## GIVEN DATA
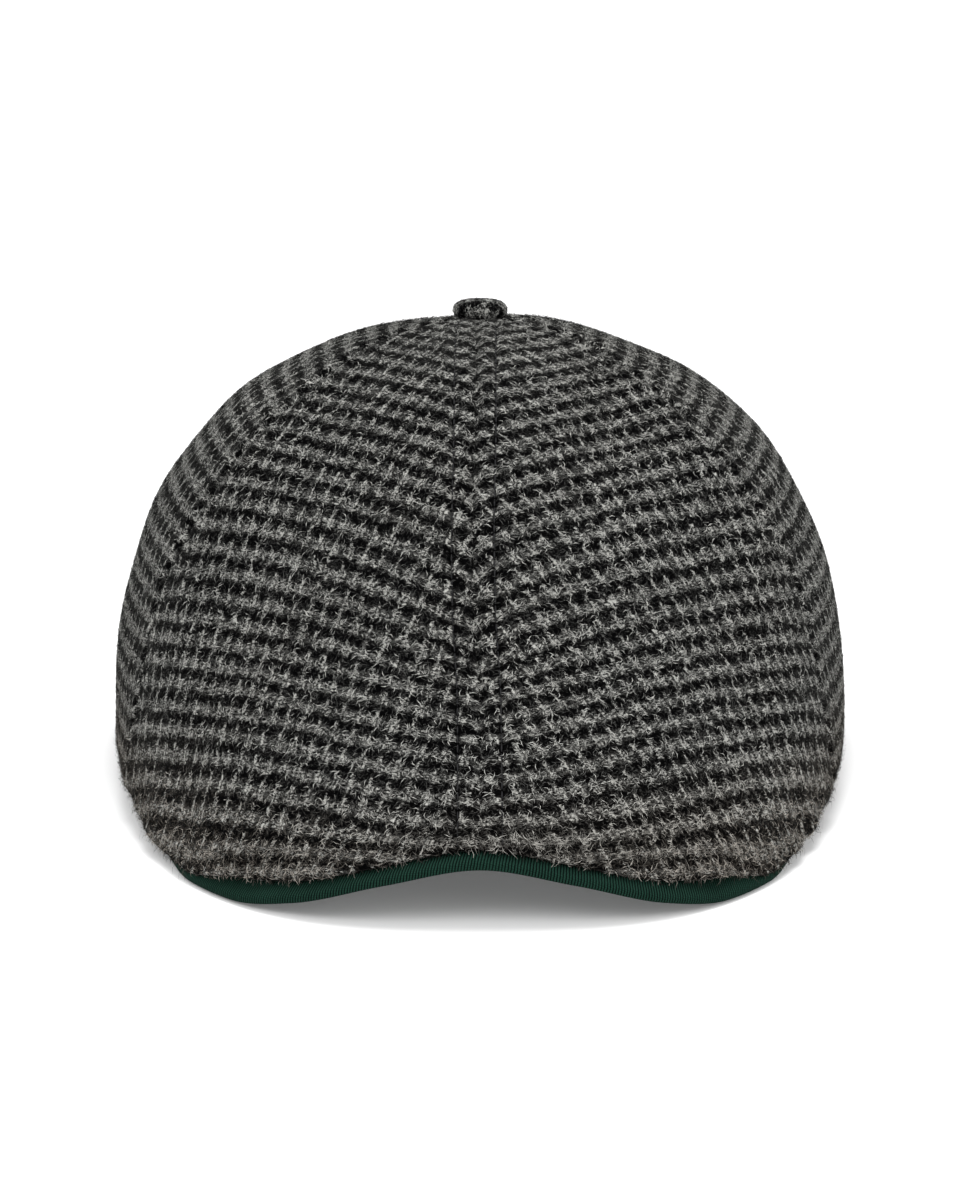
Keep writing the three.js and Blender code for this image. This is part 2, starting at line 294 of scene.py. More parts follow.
def crown_normal(azimuth, t):
    """The direction out of the cloth at a point of the crown."""
    along = crown_point(azimuth, t + 0.002) - crown_point(azimuth, t - 0.002)
    across = crown_point(azimuth + 0.5, t) - crown_point(azimuth - 0.5, t)
    normal = np.cross(along, across)
    normal = normal * np.sign((normal * (crown_point(azimuth, t) - INSIDE)).sum(-1, keepdims=True))
    return normal / np.linalg.norm(normal, axis=-1, keepdims=True)


def cloth_end(azimuth):
    return 1 - section("cloth_back", azimuth) / (3 * section("rim_pull", azimuth))


def panel_lines(kind, places, side, drawn=1):
    """Azimuth and t over one panel, row by row, at places from its front seam (0) to its back one (1)."""
    s = np.linspace(0, 1, len(places))[:, None] ** ROW_SPREAD
    lines = (
        np.zeros_like(s),
        column(SEAMS, SEAM_COLUMNS, "side", s),
        column(SEAMS, SEAM_COLUMNS, "back", s),
        np.full_like(s, 180.0),
    )
    first, last = (lines[k] for k in PANELS[kind]["lines"])
    middle = first + (last - first) * places
    t = TIP_START + (cloth_end(middle) - TIP_START) * s
    distance = np.hypot(*(crown_point(middle, t) - [0, BUTTON_Y, 0])[..., :2].transpose(2, 0, 1))
    inset = np.degrees(np.arcsin(np.minimum(SEAM_GAP / distance, 0.5)))
    azimuth = (first + inset + (last - first - 2 * inset) * places) * side
    aside = column(MIDDLE_SEAM, MIDDLE_SEAM_COLUMNS, "aside", s) * drawn
    near = np.clip(1 - np.abs(azimuth) / MIDDLE_SEAM_REACH, 0, 1)
    return azimuth + np.degrees(np.arcsin(aside / distance)) * near, t


@functools.cache
def coarse_panel(kind):
    """Points of a right panel, before it is sewn, on a coarse and even grid."""
    return crown_point(*panel_lines(kind, np.tile(np.linspace(0, 1, 25), (41, 1)), 1, drawn=0))


@functools.cache
def panel_places(kind):
    """Places across a panel at which each row of its mesh has points, closest by seams and stitches."""
    made = PANELS[kind]
    widths = spacing(coarse_panel(kind), 1)[:, -1]
    width = np.interp(np.linspace(0, 1, made["rows"]), np.linspace(0, 1, len(widths)), widths)[:, None]
    first = np.array(BY_STITCHES if made["stitched"] == "first" else BY_SEAM)
    last = np.array(BY_STITCHES if made["stitched"] == "last" else BY_SEAM)
    longest = first[-1] + last[-1]
    first = first * np.minimum(1, 0.9 * width / longest)
    last = last * np.minimum(1, 0.9 * width / longest)
    start, end = first[:, -1:], width - last[:, -1:]
    between = start + (end - start) * np.linspace(0, 1, made["plain"] + 2)[1:-1]
    return np.concatenate([first, between, (width - last)[:, ::-1]], 1) / width


def spacing(points, axis):
    """Distances run along a grid's rows (axis 1) or down its columns (axis 0)."""
    steps = np.linalg.norm(np.diff(points, axis=axis), axis=2)
    start = np.zeros((1, points.shape[1])) if axis == 0 else np.zeros((points.shape[0], 1))
    return np.concatenate([start, np.cumsum(steps, axis=axis)], axis)


# ---------------------------------------------------------------- cutting the cloth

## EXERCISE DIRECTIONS
Would you reproduce the material above in full, exactly as given?

## RESPONSE TO THIS EXERCISE
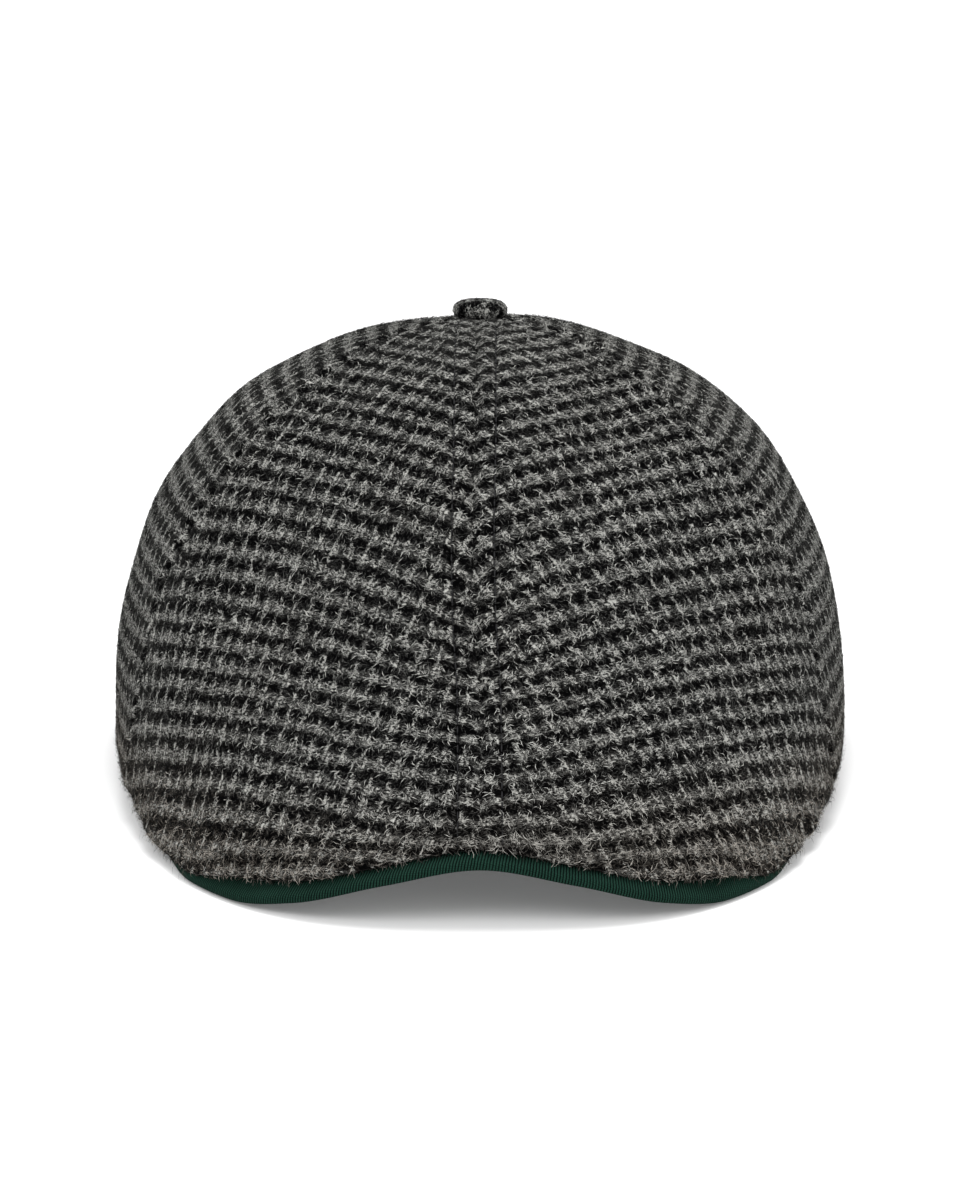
Keep writing the three.js and Blender code for this image. This is part 2, starting at line 294 of scene.py. More parts follow.
def crown_normal(azimuth, t):
    """The direction out of the cloth at a point of the crown."""
    along = crown_point(azimuth, t + 0.002) - crown_point(azimuth, t - 0.002)
    across = crown_point(azimuth + 0.5, t) - crown_point(azimuth - 0.5, t)
    normal = np.cross(along, across)
    normal = normal * np.sign((normal * (crown_point(azimuth, t) - INSIDE)).sum(-1, keepdims=True))
    return normal / np.linalg.norm(normal, axis=-1, keepdims=True)


def cloth_end(azimuth):
    return 1 - section("cloth_back", azimuth) / (3 * section("rim_pull", azimuth))


def panel_lines(kind, places, side, drawn=1):
    """Azimuth and t over one panel, row by row, at places from its front seam (0) to its back one (1)."""
    s = np.linspace(0, 1, len(places))[:, None] ** ROW_SPREAD
    lines = (
        np.zeros_like(s),
        column(SEAMS, SEAM_COLUMNS, "side", s),
        column(SEAMS, SEAM_COLUMNS, "back", s),
        np.full_like(s, 180.0),
    )
    first, last = (lines[k] for k in PANELS[kind]["lines"])
    middle = first + (last - first) * places
    t = TIP_START + (cloth_end(middle) - TIP_START) * s
    distance = np.hypot(*(crown_point(middle, t) - [0, BUTTON_Y, 0])[..., :2].transpose(2, 0, 1))
    inset = np.degrees(np.arcsin(np.minimum(SEAM_GAP / distance, 0.5)))
    azimuth = (first + inset + (last - first - 2 * inset) * places) * side
    aside = column(MIDDLE_SEAM, MIDDLE_SEAM_COLUMNS, "aside", s) * drawn
    near = np.clip(1 - np.abs(azimuth) / MIDDLE_SEAM_REACH, 0, 1)
    return azimuth + np.degrees(np.arcsin(aside / distance)) * near, t


@functools.cache
def coarse_panel(kind):
    """Points of a right panel, before it is sewn, on a coarse and even grid."""
    return crown_point(*panel_lines(kind, np.tile(np.linspace(0, 1, 25), (41, 1)), 1, drawn=0))


@functools.cache
def panel_places(kind):
    """Places across a panel at which each row of its mesh has points, closest by seams and stitches."""
    made = PANELS[kind]
    widths = spacing(coarse_panel(kind), 1)[:, -1]
    width = np.interp(np.linspace(0, 1, made["rows"]), np.linspace(0, 1, len(widths)), widths)[:, None]
    first = np.array(BY_STITCHES if made["stitched"] == "first" else BY_SEAM)
    last = np.array(BY_STITCHES if made["stitched"] == "last" else BY_SEAM)
    longest = first[-1] + last[-1]
    first = first * np.minimum(1, 0.9 * width / longest)
    last = last * np.minimum(1, 0.9 * width / longest)
    start, end = first[:, -1:], width - last[:, -1:]
    between = start + (end - start) * np.linspace(0, 1, made["plain"] + 2)[1:-1]
    return np.concatenate([first, between, (width - last)[:, ::-1]], 1) / width


def spacing(points, axis):
    """Distances run along a grid's rows (axis 1) or down its columns (axis 0)."""
    steps = np.linalg.norm(np.diff(points, axis=axis), axis=2)
    start = np.zeros((1, points.shape[1])) if axis == 0 else np.zeros((points.shape[0], 1))
    return np.concatenate([start, np.cumsum(steps, axis=axis)], axis)


# ---------------------------------------------------------------- cutting the cloth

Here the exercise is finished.